Breathing Green Solutions becomes first Nova Scotia producer licensed to sell pot
'We are ecstatic to be the first licensed in Nova Scotia'
After months of waiting and years of work Nova Scotia's first marijuana production company has earned its Health Canada sales licence, little more than 24 hours before recreational cannabis became legal across the country.
Breathing Green Solutions in the Wentworth Valley will now be able to ship out and sell its recreational cannabis to retailers. Two other marijuana production companies in the province are still waiting for their approval to sell.
"It's somewhat bittersweet. It's a whole bunch of excitement; we obviously wish we would have had product for legalization," Joe Sanford, the operations manager at Breathing Green Solutions, told CBC's Information Morning.
"But we are ecstatic to be the first licensed in Nova Scotia,"
The company was told late Monday night they'd been given a licence to sell.
Getting that sales licence is no easy feat. First a company needs to get a cultivation licence to grow pot and must meet strict growing and storage regulations, something that took Breathing Green Solutions years.
Then a company needs to produce two full crops of product, dry the product and then send it off for testing by Health Canada, Sanford has said in a previous interview.
But even with the sales licence in hand it will still be a while before Nova Soctians can sample Breathing Green Solutions's product.

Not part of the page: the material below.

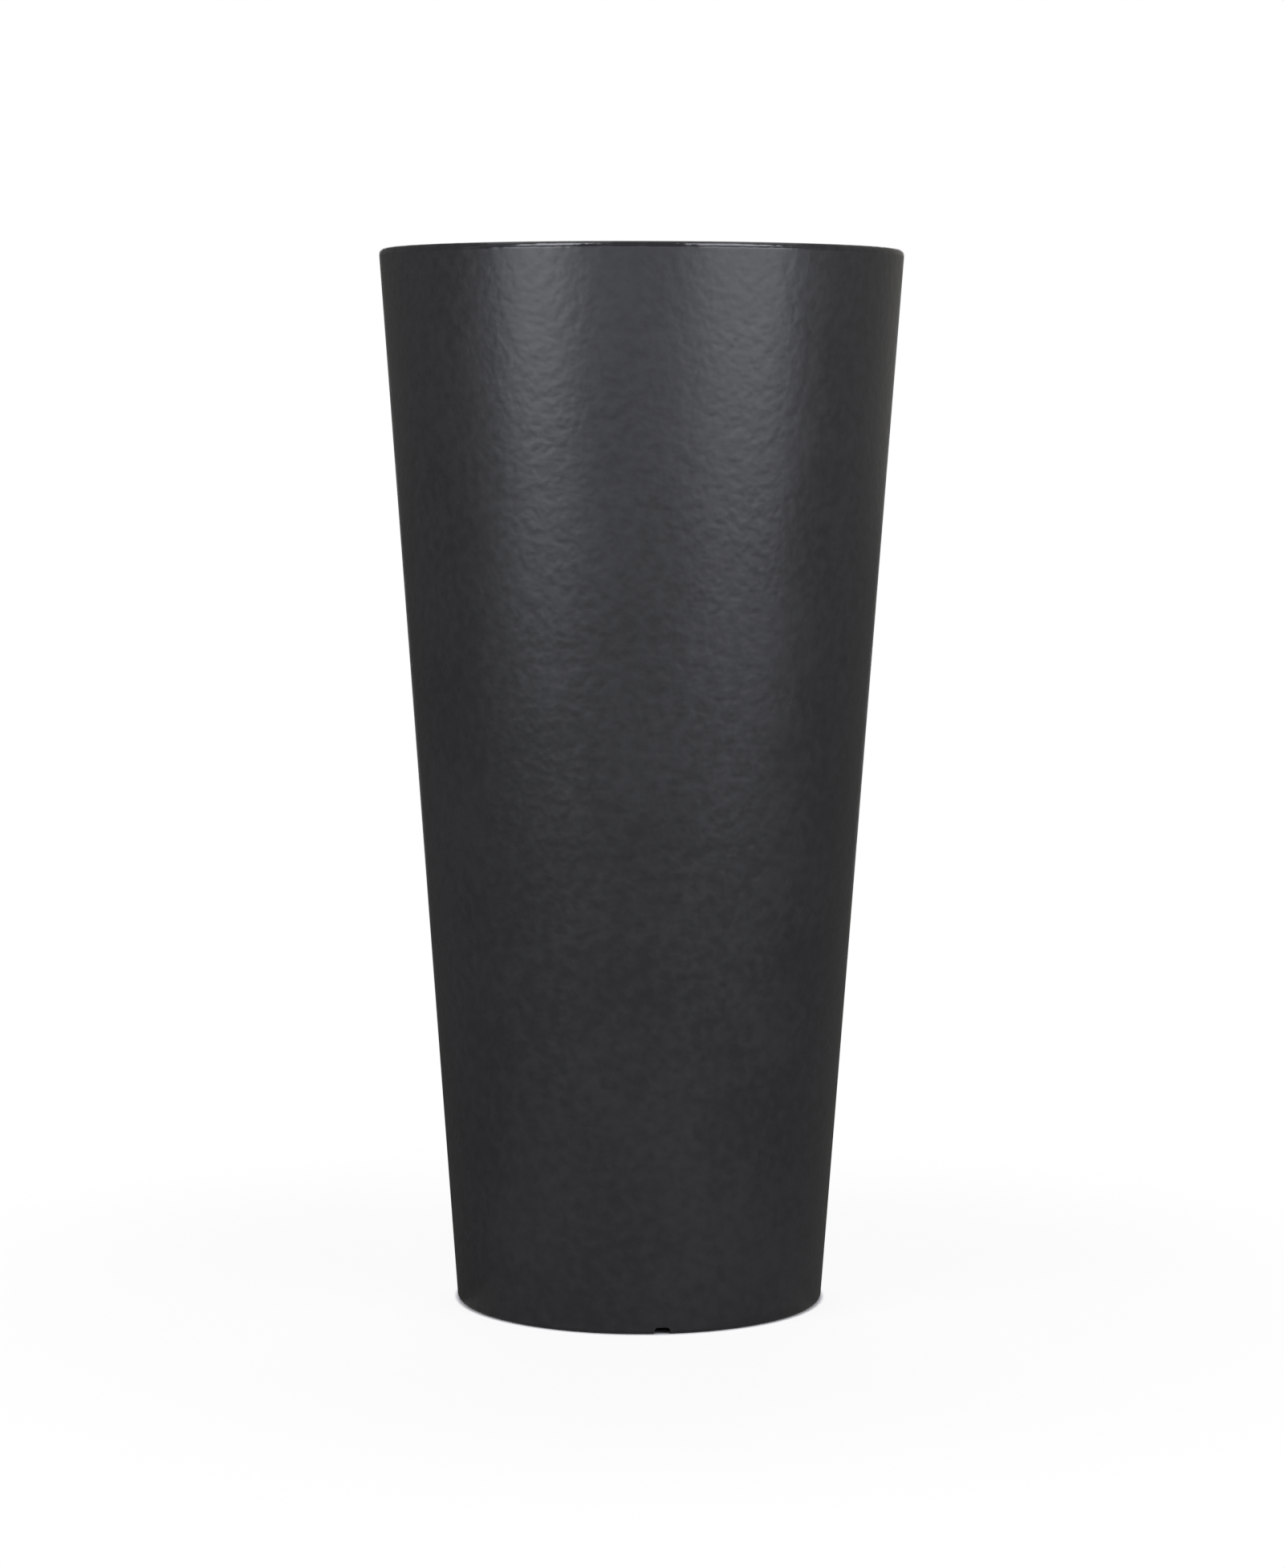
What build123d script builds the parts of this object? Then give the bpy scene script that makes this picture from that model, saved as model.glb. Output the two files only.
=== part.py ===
from build123d import *
import os
from math import asin, degrees

# Tall round tapered planter, in millimetres.
# Origin: centre of the foot, on the ground. +Z is up, and -Y faces the viewer.

# Driving dimensions of the outside
height = 762.0
rim_diameter = 377.0
base_diameter = 266.0
shell_wall = 4.5
rim_rounding = 3.8
foot_rounding = 3.2

# Return lip at the mouth, and the ledge that carries the insert
lip_width = 18.0
lip_depth = 22.0
lip_draft = 1.0
lip_corner_rounding = 1.5
ledge_width = 12.0

# Foot ring and recessed floor
foot_land_width = 20.0
foot_draft = 3.0
floor_edge_height = 16.0
floor_fall = 3.0
floor_corner_rounding = 8.0

# Drain notches in the foot ring, each a tunnel with its own moulded cover
notch_count = 3
notch_width = 11.0
notch_height = 5.0
notch_rounding = 2.4
notch_first_angle = -82.9

# Drain hole with its collar under the floor
drain_radius = 11.0
collar_wall = 4.0
collar_depth = 5.0

# Lift-out planting insert
insert_wall = 3.0
insert_depth = 325.0
seat_gap = 0.3
flange_radius = 168.0
neck_radius = 154.5
shoulder_radius = 149.5
shoulder_drop = 34.0
shoulder_height = 5.0
shoulder_rounding = 2.0
neck_rounding = 1.0
insert_base_radius = 128.0
insert_floor_rounding = 12.0
floor_rib_count = 6
floor_rib_height = 8.0
floor_rib_width = 4.0
floor_rib_inner = 30.0
floor_rib_outer = 112.0
insert_centre_hole_radius = 8.0
insert_slot_count = 12
insert_slot_span = (60.0, 90.0)
insert_slot_width = 3.5

# Swing handles on the insert's flange
handle_arc_radius = 160.0
handle_width = 8.0
handle_thickness = 7.0
handle_edge_rounding = 2.0
pivot_x = 128.0
pivot_rise = 5.3
eye_radius = 5.0
eye_thickness = 6.0
eye_inner_y = 90.0
eye_reach = 7.0
ear_gap = 0.4
ear_thickness = 4.0
ear_radius = 5.5
pin_radius = 2.5
pin_hole_radius = 2.55
pin_head_radius = 4.5
pin_head_thickness = 2.5
pin_head_chamfer = 0.8
pin_end_recess = 0.5

# Drainage grid
grid_radius = 124.0
grid_thickness = 2.5
grid_rim_depth = 6.0
grid_rim_wall = 2.5
grid_stand = 24.0
leg_radius = 6.0
leg_circle = 60.0
leg_count = 6
finger_hole_radius = 12.0
grid_slot_width = 3.5
inner_slot_count = 12
inner_slot_span = (22.0, 48.0)
outer_slot_count = 24
outer_slot_span = (72.0, 112.0)

# Rubber drain plug
plug_clearance = 0.3
plug_taper = 1.2
plug_length = 11.0
plug_flange_radius = 17.0
plug_flange_thickness = 3.0
plug_tab_width = 16.0
plug_tab_height = 15.0
plug_tab_thickness = 4.0
plug_tab_hole_radius = 3.5

# Levels and radii that follow from the driving dimensions
rim_radius = rim_diameter / 2
base_radius = base_diameter / 2
mouth_radius = rim_radius - lip_width
ledge_height = height - lip_depth
ledge_tip_radius = mouth_radius - lip_draft - ledge_width
floor_low = floor_edge_height - floor_fall
flange_low = ledge_height + seat_gap
flange_top = flange_low + insert_wall
insert_base = flange_low - insert_depth
insert_floor_top = insert_base + insert_wall
pivot_height = flange_top + pivot_rise
eye_outer_y = eye_inner_y + eye_thickness
ear_inner_y = eye_outer_y + ear_gap
ear_outer_y = ear_inner_y + ear_thickness
sides = {"left": -1, "right": 1}
ends = {"front": -1, "back": 1}


def moulded_wall(outline, roundings, thickness):
    """Revolve a wall of even thickness that lies to the left of an outline of (radius, height) points."""
    face_line = FilletPolyline(*outline, radius=roundings)
    section = make_face(offset(face_line, thickness, side=Side.LEFT).edges())
    return revolve(Plane.XZ * section, Axis.Z)


def tube(outer, inner, low, high):
    """Upright round tube between two levels."""
    wall = Circle(outer) - Circle(inner)
    return extrude(Pos(0, 0, low) * wall, high - low)


def notch_cover(angle):
    """Moulded cover over one drain notch, inside the hollow of the foot ring."""
    mid_radius = base_radius - foot_land_width / 2
    depth = foot_land_width - shell_wall
    width = notch_width + 2 * shell_wall
    low = shell_wall / 2
    cover = Box(depth, width, notch_height + shell_wall - low, align=(Align.CENTER, Align.CENTER, Align.MIN))
    cover = fillet(cover.edges().filter_by(Axis.X).group_by(Axis.Z)[-1], shell_wall)
    return Rot(0, 0, angle) * Pos(mid_radius, 0, low) * cover


def notch_tunnel(angle):
    """Arched cut through the foot ring for one drain notch."""
    arch = Rectangle(notch_width, 2 * notch_height)
    arch = fillet(arch.vertices(), notch_rounding)
    start = base_radius - 2 * foot_land_width
    tunnel = extrude(Plane.YZ * arch, 3 * foot_land_width)
    return Rot(0, 0, angle) * Pos(start, 0, 0) * tunnel


def make_outer_shell():
    """Tapered shell moulded in one piece, from the drain hole round the foot and rim to the ledge."""
    outline = [
        (drain_radius, floor_low),
        (base_radius - foot_land_width - foot_draft, floor_edge_height),
        (base_radius - foot_land_width, 0),
        (base_radius, 0),
        (rim_radius, height),
        (mouth_radius, height),
        (mouth_radius - lip_draft, ledge_height),
        (ledge_tip_radius, ledge_height),
    ]
    roundings = [
        floor_corner_rounding,
        foot_rounding,
        foot_rounding,
        rim_rounding,
        rim_rounding,
        lip_corner_rounding,
    ]
    shell = moulded_wall(outline, roundings, shell_wall)
    collar_top = floor_low + shell_wall / 2
    shell += tube(drain_radius + collar_wall, drain_radius, floor_low - collar_depth, collar_top)
    angles = [notch_first_angle + 360 / notch_count * step for step in range(notch_count)]
    for angle in angles:
        shell += notch_cover(angle)
    for angle in angles:
        shell -= notch_tunnel(angle)
    return shell


def radial_slots(count, span, width):
    """Ring of slots that run outwards from the centre."""
    length = span[1] - span[0]
    slot = Pos(sum(span) / 2, 0) * Rectangle(length, width)
    return [Rot(0, 0, 360 / count * (step + 0.5)) * slot for step in range(count)]


def floor_rib(angle):
    """Rib under the insert's floor that it stands on when it is lifted out."""
    length = floor_rib_outer - floor_rib_inner
    rib = Box(length, floor_rib_width, floor_rib_height + insert_wall / 2)
    middle = (floor_rib_inner + floor_rib_outer) / 2
    level = insert_base - floor_rib_height / 2 + insert_wall / 4
    return Rot(0, 0, angle) * Pos(middle, 0, level) * rib


def handle_ear(side, end):
    """Upright ear on the flange, bored for one pivot pin."""
    foot_level = flange_top - insert_wall / 2
    height = pivot_height - foot_level
    face = Pos(0, pivot_height) * Circle(ear_radius)
    face += Pos(0, foot_level + height / 2) * Rectangle(2 * ear_radius, height)
    face -= Pos(0, pivot_height) * Circle(pin_hole_radius)
    middle_y = end * (ear_inner_y + ear_outer_y) / 2
    return Pos(side * pivot_x, middle_y, 0) * extrude(Plane.XZ * face, ear_thickness / 2, both=True)


def make_planting_insert():
    """Thin moulded pot with a flange, a stacking shoulder, floor ribs and drain slots."""
    shoulder_low = flange_low - shoulder_drop - shoulder_height
    outline = [
        (insert_centre_hole_radius, insert_base),
        (insert_base_radius, insert_base),
        (shoulder_radius, shoulder_low),
        (neck_radius, shoulder_low + shoulder_height),
        (neck_radius, flange_low),
        (flange_radius, flange_low),
    ]
    roundings = [insert_floor_rounding, shoulder_rounding, shoulder_rounding, neck_rounding]
    pot = moulded_wall(outline, roundings, insert_wall)
    for step in range(floor_rib_count):
        pot += floor_rib(360 / floor_rib_count * step)
    slots = radial_slots(insert_slot_count, insert_slot_span, insert_slot_width)
    pot -= [extrude(Pos(0, 0, insert_base) * slot, 2 * insert_wall, both=True) for slot in slots]
    for side in sides.values():
        for end in ends.values():
            pot += handle_ear(side, end)
    return pot


def handle_eye(end):
    """End of the right handle, square at the top so that it stops against the flange."""
    heel = Circle(eye_radius)
    heel += Pos(-eye_radius / 2, eye_radius / 2) * Rectangle(eye_radius, eye_radius)
    arm_height = handle_thickness
    arm_low = seat_gap - pivot_rise
    heel += Pos(eye_reach / 2, arm_low + arm_height / 2) * Rectangle(eye_reach, arm_height)
    middle_y = end * (eye_inner_y + eye_outer_y) / 2
    eye = extrude(Plane.XZ * heel, eye_thickness / 2, both=True)
    return Pos(pivot_x, middle_y, pivot_height) * eye


def make_handle(side):
    """Curved handle that lies round the flange and swings up about the line through its pins."""
    half_angle = degrees(asin((eye_inner_y + eye_outer_y) / 2 / handle_arc_radius))
    outer = handle_arc_radius + handle_width / 2
    inner = handle_arc_radius - handle_width / 2
    section = RectangleRounded(handle_width, handle_thickness, handle_edge_rounding)
    bow = revolve(Plane.XZ * Pos(handle_arc_radius, 0) * section, Axis.Z, 2 * half_angle)
    middle_height = flange_top + seat_gap + handle_thickness / 2
    handle = Pos(0, 0, middle_height) * Rot(0, 0, -half_angle) * bow
    for end in ends.values():
        handle += handle_eye(end)
    pin_hole = extrude(Plane.XZ * Circle(pin_hole_radius), eye_outer_y, both=True)
    handle -= Pos(pivot_x, 0, pivot_height) * pin_hole
    return Rot(0, 0, 0 if side > 0 else 180) * handle


def make_pivot_pin(side, end):
    """Headed pin pressed through an ear from outside, with the handle's eye turning on it."""
    shank_length = ear_outer_y - eye_inner_y - pin_end_recess
    shank = extrude(Circle(pin_radius), shank_length)
    head = Pos(0, 0, -pin_head_thickness) * extrude(Circle(pin_head_radius), pin_head_thickness)
    head = chamfer(head.edges().group_by(Axis.Z)[0], pin_head_chamfer)
    pin = head + shank
    inward = Plane(origin=(side * pivot_x, end * ear_outer_y, pivot_height), z_dir=(0, -end, 0))
    return inward * pin


def make_drainage_grid():
    """Slotted plate on six hollow legs, with a rim bead and a hole to lift it by."""
    low = insert_floor_top + seat_gap
    plate_low = low + grid_stand
    plate = Circle(grid_radius) - Circle(finger_hole_radius)
    plate -= radial_slots(inner_slot_count, inner_slot_span, grid_slot_width)
    plate -= radial_slots(outer_slot_count, outer_slot_span, grid_slot_width)
    grid = extrude(Pos(0, 0, plate_low) * plate, grid_thickness)
    overlap = grid_thickness / 2
    grid += tube(grid_radius, grid_radius - grid_rim_wall, plate_low - grid_rim_depth, plate_low + overlap)
    collar_radius = finger_hole_radius + grid_rim_wall
    grid += tube(collar_radius, finger_hole_radius, plate_low - grid_rim_depth, plate_low + overlap)
    leg = tube(leg_radius, leg_radius - grid_rim_wall, low, plate_low + overlap)
    for step in range(leg_count):
        grid += Rot(0, 0, 360 / leg_count * step) * Pos(leg_circle, 0, 0) * leg
    return grid


def make_drain_plug():
    """Tapered rubber plug with a flange and a tab to pull it by."""
    seat = floor_low + shell_wall + seat_gap
    top_radius = drain_radius - plug_clearance
    shank_outline = Polyline(
        (0, seat - plug_length),
        (top_radius - plug_taper, seat - plug_length),
        (top_radius, seat),
        (plug_flange_radius, seat + floor_fall * plug_flange_radius / base_radius),
        (plug_flange_radius, seat + plug_flange_thickness),
        (0, seat + plug_flange_thickness),
        close=True,
    )
    plug = revolve(Plane.XZ * make_face(shank_outline), Axis.Z)
    tab = Rectangle(plug_tab_width, plug_tab_height)
    tab = fillet(tab.vertices().group_by(Axis.Y)[-1], plug_tab_width / 3)
    tab -= Pos(0, plug_tab_height / 6) * Circle(plug_tab_hole_radius)
    tab_middle = seat + plug_flange_thickness / 2 + plug_tab_height / 2
    plug += Pos(0, 0, tab_middle) * extrude(Plane.XZ * tab, plug_tab_thickness / 2, both=True)
    return plug


def save(solid, name):
    """Write one piece to its own file and print its size."""
    solid.label = name
    export_step(solid, f"parts/{name}.step")
    size = solid.bounding_box().size
    print(f"{name}: {len(solid.solids())} solid, {solid.volume / 1000:.1f} cm3, "
          f"{size.X:.1f} x {size.Y:.1f} x {size.Z:.1f} mm")


def main():
    """Build every piece and write it."""
    os.makedirs("parts", exist_ok=True)
    save(make_outer_shell(), "outer_shell")
    save(make_planting_insert(), "planting_insert")
    save(make_drainage_grid(), "drainage_grid")
    save(make_drain_plug(), "drain_plug")
    for side_name, side in sides.items():
        save(make_handle(side), f"{side_name}_handle")
        for end_name, end in ends.items():
            save(make_pivot_pin(side, end), f"{side_name}_handle_pin_{end_name}")


main()
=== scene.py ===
import logging
import math
from dataclasses import dataclass
from enum import Enum
from typing import ClassVar

import bmesh
import bpy
from mathutils import Euler, Matrix, Vector


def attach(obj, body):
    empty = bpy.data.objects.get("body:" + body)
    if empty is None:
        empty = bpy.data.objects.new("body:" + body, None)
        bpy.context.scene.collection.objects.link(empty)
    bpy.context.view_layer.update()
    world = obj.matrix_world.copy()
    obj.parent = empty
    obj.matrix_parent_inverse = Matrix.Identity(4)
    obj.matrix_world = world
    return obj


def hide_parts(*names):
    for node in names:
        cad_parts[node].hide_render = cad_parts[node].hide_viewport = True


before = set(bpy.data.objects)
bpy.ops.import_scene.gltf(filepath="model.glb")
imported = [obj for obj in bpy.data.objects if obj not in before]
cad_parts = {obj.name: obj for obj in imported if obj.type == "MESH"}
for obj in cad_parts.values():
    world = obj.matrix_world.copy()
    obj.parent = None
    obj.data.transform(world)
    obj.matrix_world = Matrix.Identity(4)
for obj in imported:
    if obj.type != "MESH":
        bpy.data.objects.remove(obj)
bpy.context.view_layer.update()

log = logging.getLogger("planter")

MM = 0.001
FULL_TURN = 2 * math.pi
SHARP_FROM = 32
NEAR_FULL = 0.98
AXIS_GAP = 0.02
BORE_STEPS = 32
COOL = (0.96, 0.985, 1.06)
QUARTER_TURN = Matrix.Rotation(math.pi / 2, 4, "X")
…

"We will not have recreational product in the stores for approximately two to three weeks as there is a bit of a process to go through with packaging and shipments to the locations," said Sanford.
Only Breathing Green Solutions, Aqualitas and Highland Grow are currently licensed to grow marijuana in Nova Scotia. The other two companies are still waiting for their licence to sell.
"I'm really excited and I'm very happy for Joe and his team, they're a great group and we're looking forward to joining them soon," said Myrna Gillis, the CEO of Aqualitas.
She said her company is simply waiting for the last stage of the sales licensing process to be completed.
Each company has taken huge risks in setting up their facilities without any guarantee that their products would be approved to sell.
Aqualitas privately raised $22 million to set up its almost 80-thousand-square-foot growing facility in the former Bowater Paper Products warehouse in Brooklyn, Queens County.
"The capital that's required to get your infrastructure in place so your building, your HVAC, your rooms, those controlled environments, your electrical, you're looking at tens of millions of dollars," said Gillis.
Breathing Green Solutions made similar investments when it spent two years renovating the old North American Aerospace Defense Command facility to make it a suitable growing space.
A big gamble that Sanford hopes will soon start paying off now that he's allowed to legally sell his marijuana.
"It's a huge risk for any of the licensed producers and anyone that makes it out of the application process is a great feat behind them, because it is a lot of work for a company to get through the license process with Health Canada, as it is very limited and it's a very rigorous process," said Sanford.